Foi-se o tempo em que ter uma Carteira do Trabalho era uma honra para o trabalhador brasileiro que sempre carregava a digníssima no bolso com segurança para comprovar nas batidas policiais que não era um vagabundo qualquer.  Hoje com a crise econômica, o desemprego e a reforma trabalhista que escravizou de vez a mão-de-obra, ela anda saudosista amarelada pelos cantos, e o seu dono cabisbaixo se sujeitando às negociatas opressoras do patrão, para não morrer de fome. Quando demitido aceita acordos de conciliação sem antes passar pela rescisão como ainda manda a lei. Leia a íntegra.

  A grande maioria dos ativos aptos a trabalhar está na informalidade fazendo bicos pelas ruas para levar um pouco de comida para casa. Só em janeiro deste ano mais de dois milhões entraram no mercado informal se somando a outros milhões de invisíveis às leis e aos direitos trabalhistas. Mais de 80% desconhecem os termos da nova reforma.

  A pobre da Carteira, que já foi símbolo de autoestima, perdeu sua valia. Como agora o negociado está acima do legislado num país de 13 milhões de desempregados e de profundas desigualdades sociais de famintos, o capital ganancioso e concentrador de renda dita suas normas.

   Do outro lado do balcão, humilhado e desprezado, o escravo operário é obrigado a aceitar tudo calado se quiser comprar um pedaço do caro pão para seus filhos. Existe ainda a figura do intermitente, aquele coitado avulso que só é chamado de tempos em tempos para mais um serviço. Dele extrai o rentável lucro fácil, sem gastos adicionais de adicionais  trabalhistas.

  As férias foram esquartejadas, e o décimo terceiro profanado em pedaços. O santo labor do suor derramado com sacrifício foi prostituído. Tem empresa que deixa o empregado acumular várias férias por mais de dois anos e, para disfarçar de uma fiscalização que não mais existe, manda o serviçal trabalhar sem bater o ponto.
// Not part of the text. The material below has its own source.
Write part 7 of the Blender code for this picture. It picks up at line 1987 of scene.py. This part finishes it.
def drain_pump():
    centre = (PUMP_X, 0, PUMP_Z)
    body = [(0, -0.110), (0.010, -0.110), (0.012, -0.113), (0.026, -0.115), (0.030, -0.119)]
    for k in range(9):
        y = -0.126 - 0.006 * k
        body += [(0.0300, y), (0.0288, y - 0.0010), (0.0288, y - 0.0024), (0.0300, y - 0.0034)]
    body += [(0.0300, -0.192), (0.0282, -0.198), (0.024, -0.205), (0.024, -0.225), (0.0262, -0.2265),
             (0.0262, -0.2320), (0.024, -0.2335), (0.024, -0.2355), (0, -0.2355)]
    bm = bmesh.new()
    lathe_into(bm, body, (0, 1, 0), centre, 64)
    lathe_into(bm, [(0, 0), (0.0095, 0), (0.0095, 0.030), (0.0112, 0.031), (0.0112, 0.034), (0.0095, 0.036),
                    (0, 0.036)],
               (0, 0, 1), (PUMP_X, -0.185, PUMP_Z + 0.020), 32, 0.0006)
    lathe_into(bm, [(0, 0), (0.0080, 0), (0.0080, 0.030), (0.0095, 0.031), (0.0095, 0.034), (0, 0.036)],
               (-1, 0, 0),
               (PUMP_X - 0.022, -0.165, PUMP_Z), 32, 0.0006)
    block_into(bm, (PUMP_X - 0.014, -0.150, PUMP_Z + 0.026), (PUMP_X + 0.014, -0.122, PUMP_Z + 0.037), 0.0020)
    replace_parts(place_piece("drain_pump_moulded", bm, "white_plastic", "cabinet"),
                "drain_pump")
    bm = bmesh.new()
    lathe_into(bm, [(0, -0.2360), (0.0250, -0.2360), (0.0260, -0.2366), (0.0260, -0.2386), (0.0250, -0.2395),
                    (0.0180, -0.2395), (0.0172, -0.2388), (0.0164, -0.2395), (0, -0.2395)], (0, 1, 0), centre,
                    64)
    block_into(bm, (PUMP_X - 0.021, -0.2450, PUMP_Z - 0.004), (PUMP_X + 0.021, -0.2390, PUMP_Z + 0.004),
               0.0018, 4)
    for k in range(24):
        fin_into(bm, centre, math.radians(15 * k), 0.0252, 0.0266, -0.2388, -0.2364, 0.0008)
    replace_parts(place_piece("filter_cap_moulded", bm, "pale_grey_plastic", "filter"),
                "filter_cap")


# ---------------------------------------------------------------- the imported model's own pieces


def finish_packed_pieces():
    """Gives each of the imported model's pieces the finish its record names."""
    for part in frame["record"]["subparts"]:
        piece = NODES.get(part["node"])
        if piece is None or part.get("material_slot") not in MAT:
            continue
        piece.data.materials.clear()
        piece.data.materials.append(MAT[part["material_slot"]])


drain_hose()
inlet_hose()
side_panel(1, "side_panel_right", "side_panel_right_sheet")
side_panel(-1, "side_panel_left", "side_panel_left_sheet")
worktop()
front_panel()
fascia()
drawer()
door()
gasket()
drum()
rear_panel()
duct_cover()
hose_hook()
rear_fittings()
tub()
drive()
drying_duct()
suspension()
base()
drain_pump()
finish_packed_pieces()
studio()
Acabou o sagrado descanso.

 No lugar da dor física e moral do chicote do senhor no lombo até abrir a carne em sangue do negro africano, criaram o mourão da reforma trabalhista do Brasil “moderno” onde só existe o poder de barganha do lado capitalista burguês. Embora com outros métodos disfarçados de bater e castigar, a dor no corpo e na alma em chagas continua intensa e dolorida. O psicológico sente-se destruído pela envergadura da exploração.

 Toda classe empresarial apoiou e bateu palmas, mas a reforma é um tiro no pé no propósito intencional do governo de aumentar a arrecadação da previdência social, sem contar o tempo maior que o trabalhador terá que arcar para se aposentar. Além de ser um engodo, é um instrumento das elites para o emprego de uma mão-de-obra barata e escrava. Existe ainda a rotatividade permanente para contratar outro profissional por salário mais baixo ainda e burlar a Justiça, como tem feito os oportunistas de plantão.

    Como aprovada pelo Congresso Nacional, a reforma é para países do Reino Unido, da França e da Alemanha que têm economias sólidas, menos desigualdades, sindicatos fortes e leis judiciais punitivas, não para o Brasil, Bangladesch e outros países pobres onde o trabalho não tem quase nenhum poder de negociação com o capital.

  Aqui, com poucas exceções, os sindicatos, embora muitos e até demais, têm pouca representatividade perante sua categoria. A maioria das entidades é “dirigida” por aventureiros e aproveitadores que estão mais preocupados com seus interesses políticos e econômicos.

OS CALOTEIROS

  Num país onde a justiça é lenta e as leis repletas de brechas e interpretações variadas, a terceirização amplia o cativeiro em todos os segmentos da empresa, seja pública ou privada. Nela os caloteiros das contratações de serviços encontraram um terreno fértil para suas ações criminosas de ganhar muita grana, com remuneração bem mais baixa. Por pura necessidade, até pessoas qualificadas entram nesse alçapão.

  Aqui mesmo em Vitória da Conquista e na Bahia são inúmeros os exemplos de atrasos no pagamento dos salários e do não cumprimento das obrigações trabalhistas por parte das terceirizadas, verdadeiras arapucas armadas para explorar o trabalhador. Sem dinheiro e desempregadas, muitas famílias penam e passam apertos na mão desses caloteiros.

  O pior é que quando isso acontece, o trabalhador fica no jogo de empurra entre a empresa ou órgão onde ele atua e o terceirizado, o qual alega não repasse dos recursos do contratado. Falta de gestão ou trambique mesmo, o certo é que sobra para o pobre coitado que fica sem receber. A Justiça, a Defensoria e o Ministério Público quase nada fazem.

   Tem terceirizado que ainda subcontrata o serviço, e muitos, para driblar qualquer tipo de punição judicial de cobrança, compra bens móveis e coloca em nome de parentes e amigos, sumindo com a verba recebida da empresa contratante. Aí o trabalhador fica a ver navios e a chorar sozinho sua dor.